長野県軽井沢町 House HS
軽井沢テラス
内外の壁は、樹木に馴染むように灰色の柿渋を塗った板張り。
ドア下部の窓は、奥の自然へと意識を向ける。
アプローチ側の外壁は、日常から一線を引くように横張りとし、暮らしの中心となる谷側は眼前に広がる木々に添わせた縦張りとした。
玄関ドアを開けると室内ではなく、自然と向き合う外部の吹き抜けに出る。 お客さまを迎えるウェルカムドリンクのもてなしや屋外での朝食にも使用。
傾斜に沿って降りる階段。踊り場では自然をぐるっと見渡せ、建物全体も見返せるようにした。
どの部屋も、陽のあたる自然と向き合えるように配置。谷側に立つと、手すりのないテラスにいるような浮遊感があり、山側に立つと、壁に寄り添う安心感がある。2つの体感を感じる奥行きとした。

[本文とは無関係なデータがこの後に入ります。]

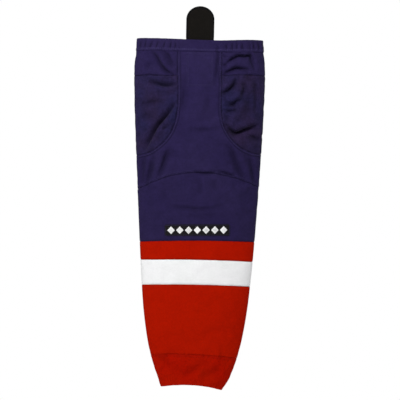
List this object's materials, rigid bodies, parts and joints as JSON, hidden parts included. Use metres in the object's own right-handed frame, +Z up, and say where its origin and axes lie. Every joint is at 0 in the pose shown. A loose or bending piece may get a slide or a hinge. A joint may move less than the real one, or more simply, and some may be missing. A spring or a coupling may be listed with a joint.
{
  "type": "hockey sock",
  "caption": "Footless ice hockey sock of sewn knit panels, with hook tabs above an elastic hem, mesh thigh panels, contrast shin bands and a narrow ankle cuff.",
  "frame": {"origin": "centre of the thigh opening, at the hem's top edge", "axes": "+Z up along the leg towards the thigh, +Y towards the back of the leg, +X to the right as seen from the front; the front faces -Y"},
  "size_m": [0.247, 0.0636, 0.7196],
  "materials": {
    "navy_knit": "fine polyester knit, slight sheen",
    "mesh_knit": "eyelet mesh knit, matt",
    "red_knit": "fine polyester knit, slight sheen",
    "white_knit": "fine polyester knit, slight sheen",
    "cuff_knit": "double ribbed knit, matt",
    "hook_tape": "woven nylon tape, matt",
    "hook_field": "moulded nylon hooks, matt",
    "elastic": "ribbed woven elastic",
    "navy_thread": "twisted polyester thread",
    "red_thread": "twisted polyester thread",
    "patch_cloth": "dense twill applique",
    "patch_print": "raised white transfer print"
  },
  "bodies": {
    "thigh": {"top_hem": "navy_knit", "hem_elastic": "elastic", "hem_stitching": "navy_thread", "front_panel": "navy_knit", "side_yoke_left": "navy_knit", "side_yoke_right": "navy_knit", "mesh_panel_left": "mesh_knit", "mesh_panel_right": "mesh_knit", "mesh_seam_stitching_left": "navy_thread", "mesh_seam_stitching_right": "navy_thread", "knee_seam_stitching": "navy_thread", "back_seam_thigh": "navy_thread", "front_tab_anchor": "hook_tape", "front_tab_stitching": "navy_thread", "back_tab_anchor": "hook_tape", "back_tab_stitching": "navy_thread"},
    "front_tab": {"front_tab_strap": "hook_tape", "front_tab_hooks": "hook_field"},
    "back_tab": {"back_tab_strap": "hook_tape", "back_tab_hooks": "hook_field"},
    "shin": {"knee_panel": "navy_knit", "red_band": "red_knit", "white_band": "white_knit", "shin_panel": "red_knit", "ankle_cuff": "cuff_knit", "cuff_stitching": "red_thread", "back_seam_shin": "red_thread", "emblem_patch": "patch_cloth", "emblem_print": "patch_print"}
  },
  "joints": [
    {"name": "knee_bend", "type": "hinge", "parent": "thigh", "child": "shin", "pos_m": [0, 0.0317, -0.281], "axis": [1, 0, 0], "range_deg": [0, 120], "stiffness_Nm_per_rad": 0.2, "springref_deg": -14.32},
    {"name": "front_tab_fold", "type": "hinge", "parent": "thigh", "child": "front_tab", "pos_m": [0, -0.029, 0.001], "axis": [1, 0, 0], "range_deg": [-15, 170], "stiffness_Nm_per_rad": 0.03},
    {"name": "back_tab_fold", "type": "hinge", "parent": "thigh", "child": "back_tab", "pos_m": [0, 0.029, 0.001], "axis": [-1, 0, 0], "range_deg": [-15, 170], "stiffness_Nm_per_rad": 0.03}
  ]
}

3つのテラスは位置によって、体感が変わるようにした。ウェルカムテラス、モンーニングテラス、サンセットテラス、バステラスなど気持ちに応じて様々に使用。
自然を感じながら降りる階段。カウンターでは、夕日のあたる尾根を眺めながらのワインや風にあたりながらの読書など。
景色に近い位置は浮遊感。景色から奥まった位置は安心感。各部屋の奥行きに2つの体感をつくった。
景色に近い谷側のテラス。
通路と部屋を区切る壁がないため、各部屋を区切る展示壁を通過するたびに景色が移り変わる。

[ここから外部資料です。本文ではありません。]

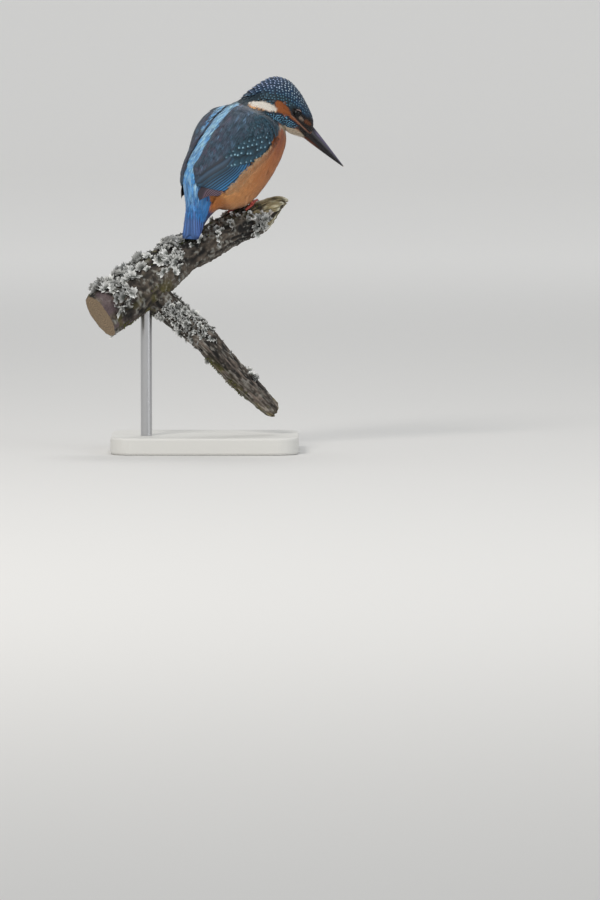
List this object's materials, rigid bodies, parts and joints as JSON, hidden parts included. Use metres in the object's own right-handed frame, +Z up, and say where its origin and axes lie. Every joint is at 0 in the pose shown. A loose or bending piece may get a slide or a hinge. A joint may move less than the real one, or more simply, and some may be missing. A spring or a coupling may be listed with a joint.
{
  "type": "perched common kingfisher, museum model",
  "caption": "Life-size common kingfisher perched on a cut length of lichened branch, head turned over the right shoulder and bill pointing down, on a rod-and-plate display stand.",
  "frame": {"origin": "centre of the underside of the stand's base plate", "axes": "+Z up; +X along the base's long side, towards the side the bill points to; -Y towards the viewer, the side where the bird shows its back, right wing and turned head"},
  "size_m": [0.1811, 0.092, 0.2629],
  "materials": {
    "crown_plumage": "dark blue-green feathers with pale azure spots",
    "body_plumage": "soft orange-rust feathers, azure down the back",
    "wing_plumage": "teal and slate-blue feathers with pale blue tips",
    "tail_plumage": "blue feathers with a soft sheen",
    "primary_plumage": "dark purplish brown feathers",
    "bill_horn": "smooth dark horn with a faint grey sheen",
    "bill_mandible": "dark horn, reddish brown at the base",
    "eye": "wet and near black",
    "foot_skin": "red skin with fine scales",
    "bark": "rough dark bark with grey lichen and moss",
    "stand_rod_steel": "satin",
    "stand_base_plastic": "matte off-white"
  },
  "bodies": {
    "root": {"perch_branch": "bark", "perch_twig": "bark", "stand_base": "stand_base_plastic", "stand_rod": "stand_rod_steel", "tail": "tail_plumage", "trunk": "body_plumage", "neck": "body_plumage", "head": "crown_plumage", "bill_upper": "bill_horn", "bill_lower": "bill_mandible", "eye_right": "eye", "eye_left": "eye", "wing_right": "wing_plumage", "wing_left": "wing_plumage", "primaries_right": "primary_plumage", "primaries_left": "primary_plumage", "foot_right": "foot_skin", "foot_left": "foot_skin", "leg_right": "foot_skin", "leg_left": "foot_skin"}
  },
  "joints": []
}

各部屋の間仕切壁を通過するたびに景色が移り変わる(中央の黒い部分は、黒くつぶれているが実際にある間仕切壁の側面)。窓の縦横比や天井高は各部屋ごとに異なる。
部屋の中で一番小さい窓を持つバスルーム。窓比は縦長。バスタブに沈み込むと空を広く感じるように。
通路よりベットルームを見る。 通路を歩きながら、部屋の間仕切壁(展示壁)を通り過ぎると、次の部屋越しに、意識が景色へと向く。
展示壁は構造壁になっている。飾る作品の大きさや気分に応じて位置を選べるように壁の素材は木板とした。
室内でも外部でも、気分に応じて気軽に食事ができる配置。
植物が自生する大地をなるべく残し、傾斜地に降る雨を受け流す基礎形状にした。
1、2階は外部空間を挟んでつながる。各テラスは、見る方向や床の高さ、奥行き、天井高を変え、異なる体験をつくった。
体感としての自然
アートコレクターの建主は、自然と向き合う場所を、陽の当たる景色が望める 北向きの傾斜地に求めた。
この別荘は、各部屋ごとに、それぞれの景色をつくり、移動と共に景色が移り変わるようにした。
1、2階をつなぐ唯一の階段がある部屋を外部にし、暮らしの中で、この外部を必ず通る計画にした。
建物の構成は、部屋を数珠状に繋げ、立体的に折り曲げた2階建てとした。
各部屋は アートを飾る展示壁で区切り、部屋をつなぐ通路は 北の景色から離れた南側に設け、通路と部屋の間には 壁を設けなかった。
そのようにして、部屋を区切る展示壁を通過するたびに、次の部屋越しに、意識が景色に向くようにした。
各部屋の窓は、同じ方向を向いているが、窓の縦横比やカタチを変え、すべての部屋がメインの部屋となるように異なる体感をつくった。
また、各部屋の奥行きは、傾斜地の谷側にいると浮遊感、山側にいると安心感、という2つの体感を意識できる 最小の奥行きにした。
人は、景色や環境に慣れてしまうが、動線の中心に外部を挟むことで、予想外の情報に出会い、感覚が呼び起こされる。
雨の前には、しっとりした湿気を肌で感じ、小鳥たちのザワツキは耳で感じる。内外の明暗差は目で感じ、空気の濃度は鼻で感じる。
その時々で、感じることは変わる。
ここには、室内で感じられる良さも、外部だから感じられる良さもある。
その体感を暮らしの中で繰り返えしていくことで、眺めているだけでは得られない自然を感じることができる。
変化し続けている自然を顕在化させ、 「体感的対比がつくる自然」と向き合う場所を目指した。
その人その人が、その時々で、つないでいく自身の自然と向き合えるように。